Copy out precisely the lines beginning at the line that contains "translate([clasp_eye, 0, -lug_t" and ending at the line that contains "return low, high", including both.
━━━━━━
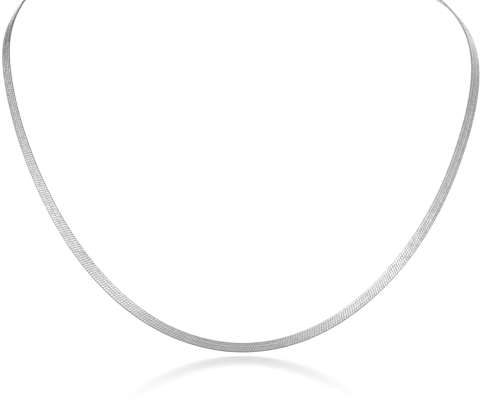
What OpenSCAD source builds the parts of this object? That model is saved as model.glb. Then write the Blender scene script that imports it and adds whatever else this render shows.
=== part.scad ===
// Flat herringbone neck chain, closed and holding the form it has round a neck.
// Millimetres, +Z up, the front of the chain towards -Y and the viewer's left towards -X.
// The origin is on the clasp, at the middle of the nape, where the chain bears on the neck.

/* [Chain] */
// Length of the whole loop, along the middle of the band and through the clasp
loop_len = 457; // [400:1:510]
// Width of the flat woven band
band_w = 3.1; // [2.4:0.1:4]
// Thickness of the flat woven band over its crowns
band_t = 0.6; // [0.5:0.05:0.9]
// Rows of links side by side across the band
band_rows = 4; // [2:1:6]
// Depth of the groove between two rows
groove_d = 0.08; // [0.04:0.01:0.15]
// Thickness left at the rounded edges of the band
edge_t = 0.24; // [0.15:0.01:0.4]

/* [End caps] */
// Length of band that an end cap holds
cap_grip = 3.2; // [2:0.1:5]
// Wall of an end cap, above, below and beside the band
cap_wall = 0.3; // [0.25:0.05:0.5]
// Solid end of the cap, past the end of the band
cap_end = 0.8; // [0.5:0.1:1.5]
// Thickness of the eye plate that stands out of the cap
lug_t = 0.6; // [0.5:0.05:0.8]
// Length of the plate from the cap's end to the middle of its eye
lug_len = 1.2; // [1:0.1:2]

/* [Eyes and rings] */
// Diameter of the eyes in the caps and in the clasp
eye_d = 1.5; // [1.3:0.05:1.8]
// Metal round an eye
eye_wall = 0.5; // [0.4:0.05:0.6]
// Diameter of the wire of the two jump rings
ring_wire = 0.7; // [0.5:0.05:0.8]
// Inner diameter of the two jump rings
ring_bore = 2.4; // [2.4:0.1:3]

/* [Clasp] */
// Thickness of the round bow of the clasp
bow_wire = 1.3; // [1:0.05:1.5]
// Width of the opening inside the bow
bow_gap = 2.2; // [1.6:0.1:3]
// Length of the straight sides of the bow
bow_side = 2; // [1:0.1:4]
// Diameter of the solid shank between the bow and the eye
shank_d = 1.9; // [1.6:0.1:2.4]
// Length of the shank, from the middle of the eye to the bow
shank_len = 2.6; // [2.4:0.1:4]
// Diameter of the solid neck between the shank and the eye
neck_d = 1.2; // [1:0.05:1.5]
// Length of the thumb stub on the side of the bow
stub_len = 0.7; // [0.4:0.1:1]
// Diameter of the thumb stub
stub_d = 0.9; // [0.6:0.05:1]

/* [Fit] */
// Gap between the band and the cap that grips it
grip_gap = 0.05; // [0.03:0.01:0.1]
// Gap between a ring and the eye that it bears on
seat_gap = 0.1; // [0.05:0.01:0.12]

/* [Hidden] */
$fn = 48;
SILVER = [0.78, 0.78, 0.79];

// Points that steer the loop, from the nape down the viewer's left, along the front and up again
ROUTE = [
    [0, 1, 0], [-19, -1.5, 0], [-37, -8.5, -1.5], [-52.9, -20, -6], [-62.9, -34, -14.1],
    [-67.6, -48, -26.2], [-65.8, -60.5, -40], [-61.7, -71.5, -54.6], [-55.1, -81.5, -70.3],
    [-46.6, -90, -85], [-35.3, -97, -98.5], [-20.1, -102, -109.5], [-0.8, -104.5, -114.4],
    [18, -101.5, -110.8], [33.5, -96, -101.1], [45.9, -89, -88.2], [54.9, -80, -74.2],
    [61.2, -70, -59.7], [66, -59, -44.4], [67.3, -46.5, -30.1], [62.8, -32, -19],
    [52.4, -18, -10.1], [36.6, -7, -4.2], [19, -1, -0.5]
];
// Lean of the band's outer face at each of those points, in degrees from upright
LEAN = [
    25, 27, 34, 45, 53, 49, 29, 21, 19, 24, 34, 38,
    36, 37, 33, 26, 23, 31, 41, 53, 55, 49, 38, 27
];
// Spans of the loop, and steps in each of them where its run is measured
SPANS = len(ROUTE);
STEPS = 16;
// Part of a span over which the loop's direction is read
SLIGHT = 0.01;
// Longest stretch of band between two sections
SECTION_STEP = 3;
// Share of a row's width between a groove and the flat crown of the row
CROWN = 0.2;

// A smooth closed curve steered by a table, as a function of the place t in that table
function wrap(i) = (i % SPANS + SPANS) % SPANS;
function steer(table, t) =
    let (i = floor(t), f = t - i)
    (pow(1 - f, 3) * table[wrap(i - 1)]
        + (3 * pow(f, 3) - 6 * pow(f, 2) + 4) * table[wrap(i)]
        + (-3 * pow(f, 3) + 3 * pow(f, 2) + 3 * f + 1) * table[wrap(i + 1)]
        + pow(f, 3) * table[wrap(i + 2)]) / 6;

// The run of the raw curve, as pairs of distance from the nape and place in the table
RAW = [for (i = [0:SPANS * STEPS]) steer(ROUTE, i / STEPS)];
RUN = [for (i = 0, s = 0; i <= SPANS * STEPS;
        s = s + (i < SPANS * STEPS ? norm(RAW[i + 1] - RAW[i]) : 0), i = i + 1) [s, i / STEPS]];
LOOP_SCALE = loop_len / RUN[SPANS * STEPS][0];

// Place in the table, direction, outer face and inner edge at a distance s from the nape
function place(s) = lookup((s < 0 ? s + loop_len : s) / LOOP_SCALE, RUN);
function unit(v) = v / norm(v);
function along(t) = unit(steer(ROUTE, t + SLIGHT) - steer(ROUTE, t - SLIGHT));
function outward(d) = unit([d.y, -d.x, 0]);
function face(t) =
    let (d = along(t), e = outward(d), a = steer(LEAN, t))
    cos(a) * e + sin(a) * cross(e, d);
function inner_edge(t) = cross(face(t), along(t));
function on_route(s) = steer(ROUTE, place(s)) * LOOP_SCALE;

// Frame of a stiff piece that reaches from s1 to s2, with its zero where the loop's is:
// X along the piece to the viewer's left, Y to the inner edge, Z out of the outer face
function frame(s1, s2) =
    let (t = place((s1 + s2) / 2), x = unit(on_route(s2) - on_route(s1)),
        z = unit(cross(x, inner_edge(t))), y = cross(z, x), p = on_route(s1) - s1 * x - HOME)
    [[x.x, y.x, z.x, p.x], [x.y, y.y, z.y, p.y], [x.z, y.z, z.z, p.z], [0, 0, 0, 1]];

// Stations of the pieces along the loop, to the viewer's left of the nape and to its right
ring_r = (ring_bore + ring_wire) / 2;
bow_r = (bow_gap + bow_wire) / 2;
lug_reach = eye_d / 2 - ring_wire / 2 - seat_gap + ring_r;
clasp_eye = -shank_len / 2;
bow_start = shank_len / 2;
bow_end = bow_start + bow_wire / 2 + bow_r + bow_side + bow_r;
left_ring = bow_end - bow_wire / 2 - seat_gap - ring_wire / 2 + ring_r;
left_eye = left_ring + lug_reach;
right_ring = clasp_eye - lug_reach;
right_eye = right_ring - lug_reach;
cap_len = cap_grip + cap_end;
left_cap = left_eye + lug_len;
right_cap = right_eye - lug_len;
band_from = left_cap + cap_end + seat_gap;
band_to = loop_len + right_cap - cap_end - seat_gap;

// Middle of the shank's inner side, which is the origin
SHANK_X = unit(on_route(bow_end) - on_route(clasp_eye));
HOME = on_route(clasp_eye) - clasp_eye * SHANK_X
    - unit(cross(SHANK_X, inner_edge(place((clasp_eye + bow_end) / 2)))) * shank_d / 2;

// One face of the band's section, from the outer edge to the inner one, as across and height
row_w = band_w / band_rows;
FACE = [for (k = [0:band_rows - 1]) each concat(
    [[-band_w / 2 + (k + CROWN) * row_w, band_t / 2], [-band_w / 2 + (k + 1 - CROWN) * row_w, band_t / 2]],
    k < band_rows - 1 ? [[-band_w / 2 + (k + 1) * row_w, band_t / 2 - groove_d]] : [])];
SECTION = concat(
    [[-band_w / 2, edge_t / 2]], FACE, [[band_w / 2, edge_t / 2], [band_w / 2, -edge_t / 2]],
    [for (i = [len(FACE) - 1:-1:0]) [FACE[i].x, -FACE[i].y]], [[-band_w / 2, -edge_t / 2]]);

// The woven band, as one solid swept along the loop
module herringbone_band() {
    sides = len(SECTION);
    sections = ceil((band_to - band_from) / SECTION_STEP);
    points = [for (k = [0:sections])
        let (s = band_from + (band_to - band_from) * k / sections, t = place(s))
        for (q = SECTION) on_route(s) - HOME + q.x * inner_edge(t) + q.y * face(t)];
    skin = [for (k = [0:sections - 1], i = [0:sides - 1])
        let (a = k * sides + i, b = k * sides + (i + 1) % sides)
        each [[a, b, a + sides], [b, b + sides, a + sides]]];
    ends = [[for (i = [sides - 1:-1:0]) i], [for (i = [0:sides - 1]) sections * sides + i]];
    color(SILVER) polyhedron(points, concat(skin, ends));
}

// A bar along X with half-round sides
module flat_bar(length, width, thick) {
    for (side = [-1, 1])
        translate([0, side * (width - thick) / 2, 0]) rotate([0, 90, 0]) cylinder(h = length, d = thick);
    translate([0, -(width - thick) / 2, -thick / 2]) cube([length, width - thick, thick]);
}

// A crimped end cap: the band comes in from +X, the closed end is at X = 0 and the eye at -X
module end_cap() {
    slot_w = band_w + 2 * grip_gap;
    slot_t = band_t + 2 * grip_gap;
    difference() {
        union() {
            flat_bar(cap_len, slot_w + 2 * cap_wall, slot_t + 2 * cap_wall);
            translate([-lug_len, 0, -lug_t / 2]) cylinder(h = lug_t, d = eye_d + 2 * eye_wall);
            translate([-lug_len, -eye_d / 2 - eye_wall, -lug_t / 2])
                cube([lug_len + cap_end / 2, eye_d + 2 * eye_wall, lug_t]);
        }
        translate([cap_end, -slot_w / 2, -slot_t / 2]) cube([cap_len, slot_w, slot_t]);
        translate([-lug_len, 0, -lug_t]) cylinder(h = 2 * lug_t, d = eye_d);
    }
}

module end_cap_left() {
    color(SILVER) multmatrix(frame(left_eye, left_cap + cap_len)) translate([left_cap, 0, 0]) end_cap();
}

module end_cap_right() {
    color(SILVER) multmatrix(frame(right_cap - cap_len, right_eye))
        translate([right_cap, 0, 0]) rotate([0, 0, 180]) end_cap();
}

// A jump ring, standing in the plane of the loop's direction and the face's normal
module jump_ring() {
    rotate([90, 0, 0]) rotate_extrude() translate([ring_r, 0]) circle(d = ring_wire);
}

module catch_ring() {
    color(SILVER) multmatrix(frame(left_ring - ring_r, left_ring + ring_r))
        translate([left_ring, 0, 0]) jump_ring();
}

module clasp_ring() {
    color(SILVER) multmatrix(frame(right_ring - ring_r, right_ring + ring_r))
        translate([right_ring, 0, 0]) jump_ring();
}

// Half of the bow's round end, opening towards -X
module bow_turn() {
    rotate([0, 0, -90]) rotate_extrude(angle = 180) translate([bow_r, 0]) circle(d = bow_wire);
}

// The closed clasp: the eye at -X, a solid shank over the nape, and the bow with its thumb stub
module clasp() {
    turn_x = bow_start + bow_wire / 2 + bow_r;
    color(SILVER) multmatrix(frame(clasp_eye, bow_end)) {
        translate([turn_x + bow_side, 0, 0]) bow_turn();
        translate([turn_x, 0, 0]) rotate([0, 0, 180]) bow_turn();
        for (side = [-1, 1])
            translate([turn_x, side * bow_r, 0]) rotate([0, 90, 0]) cylinder(h = bow_side, d = bow_wire);
        translate([turn_x + bow_side / 2, bow_r, 0]) rotate([-90, 0, 0])
            cylinder(h = bow_wire / 2 + stub_len, d = stub_d);
        difference() {
            union() {
                rotate([0, 90, 0]) cylinder(h = bow_start + bow_wire / 2, d = shank_d);
                translate([clasp_eye, 0, 0]) rotate([0, 90, 0]) cylinder(h = -clasp_eye, d = neck_d);
                translate([clasp_eye, 0, -lug_t / 2]) cylinder(h = lug_t, d = eye_d + 2 * eye_wall);
            }
            translate([clasp_eye, 0, -shank_d]) cylinder(h = 2 * shank_d, d = eye_d);
        }
    }
}

herringbone_band();
end_cap_left();
end_cap_right();
catch_ring();
clasp_ring();
clasp();
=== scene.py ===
import bpy
import numpy as np
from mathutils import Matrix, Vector


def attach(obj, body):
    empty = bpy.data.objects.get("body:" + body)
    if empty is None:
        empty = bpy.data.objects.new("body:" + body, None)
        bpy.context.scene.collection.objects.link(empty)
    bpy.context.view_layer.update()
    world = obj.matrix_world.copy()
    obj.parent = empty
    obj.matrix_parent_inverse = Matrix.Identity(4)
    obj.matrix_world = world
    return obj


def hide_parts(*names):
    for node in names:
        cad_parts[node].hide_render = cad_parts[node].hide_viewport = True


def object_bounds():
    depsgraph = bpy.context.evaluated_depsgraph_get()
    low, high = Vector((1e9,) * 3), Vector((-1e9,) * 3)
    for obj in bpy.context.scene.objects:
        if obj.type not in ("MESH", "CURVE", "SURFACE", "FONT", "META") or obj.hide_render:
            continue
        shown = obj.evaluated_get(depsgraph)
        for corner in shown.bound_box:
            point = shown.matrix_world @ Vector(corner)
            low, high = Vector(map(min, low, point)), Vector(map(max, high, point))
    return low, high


# Looks of the flat herringbone neck chain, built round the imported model. Metres, +Z up.
# A point of the band has three measures: s along the loop from the nape, x across the band
# towards its inner edge, and z out of its outer face.

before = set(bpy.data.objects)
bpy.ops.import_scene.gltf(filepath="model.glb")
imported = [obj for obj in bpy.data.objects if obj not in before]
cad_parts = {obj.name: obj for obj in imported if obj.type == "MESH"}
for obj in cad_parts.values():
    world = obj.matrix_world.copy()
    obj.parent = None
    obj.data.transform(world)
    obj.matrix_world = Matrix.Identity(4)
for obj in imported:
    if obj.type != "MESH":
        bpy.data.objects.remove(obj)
CAD_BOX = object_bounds()
MM = 0.001

# The loop, as in the model's source: its length, the points that steer it and the band's lean
LOOP_LEN = 457 * MM
ROUTE = np.array([
    (0, 1, 0), (-19, -1.5, 0), (-37, -8.5, -1.5), (-52.9, -20, -6), (-62.9, -34, -14.1),
    (-67.6, -48, -26.2), (-65.8, -60.5, -40), (-61.7, -71.5, -54.6), (-55.1, -81.5, -70.3),
    (-46.6, -90, -85), (-35.3, -97, -98.5), (-20.1, -102, -109.5), (-0.8, -104.5, -114.4),
    (18, -101.5, -110.8), (33.5, -96, -101.1), (45.9, -89, -88.2), (54.9, -80, -74.2),
    (61.2, -70, -59.7), (66, -59, -44.4), (67.3, -46.5, -30.1), (62.8, -32, -19),
    (52.4, -18, -10.1), (36.6, -7, -4.2), (19, -1, -0.5),
]) * MM
LEAN = np.radians([
    25, 27, 34, 45, 53, 49, 29, 21, 19, 24, 34, 38,
    36, 37, 33, 26, 23, 31, 41, 53, 55, 49, 38, 27,
])
STEPS = 16
SLIGHT = 0.01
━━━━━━
Worked answer -
                translate([clasp_eye, 0, -lug_t / 2]) cylinder(h = lug_t, d = eye_d + 2 * eye_wall);
            }
            translate([clasp_eye, 0, -shank_d]) cylinder(h = 2 * shank_d, d = eye_d);
        }
    }
}

herringbone_band();
end_cap_left();
end_cap_right();
catch_ring();
clasp_ring();
clasp();
=== scene.py ===
import bpy
import numpy as np
from mathutils import Matrix, Vector


def attach(obj, body):
    empty = bpy.data.objects.get("body:" + body)
    if empty is None:
        empty = bpy.data.objects.new("body:" + body, None)
        bpy.context.scene.collection.objects.link(empty)
    bpy.context.view_layer.update()
    world = obj.matrix_world.copy()
    obj.parent = empty
    obj.matrix_parent_inverse = Matrix.Identity(4)
    obj.matrix_world = world
    return obj


def hide_parts(*names):
    for node in names:
        cad_parts[node].hide_render = cad_parts[node].hide_viewport = True


def object_bounds():
    depsgraph = bpy.context.evaluated_depsgraph_get()
    low, high = Vector((1e9,) * 3), Vector((-1e9,) * 3)
    for obj in bpy.context.scene.objects:
        if obj.type not in ("MESH", "CURVE", "SURFACE", "FONT", "META") or obj.hide_render:
            continue
        shown = obj.evaluated_get(depsgraph)
        for corner in shown.bound_box:
            point = shown.matrix_world @ Vector(corner)
            low, high = Vector(map(min, low, point)), Vector(map(max, high, point))
    return low, high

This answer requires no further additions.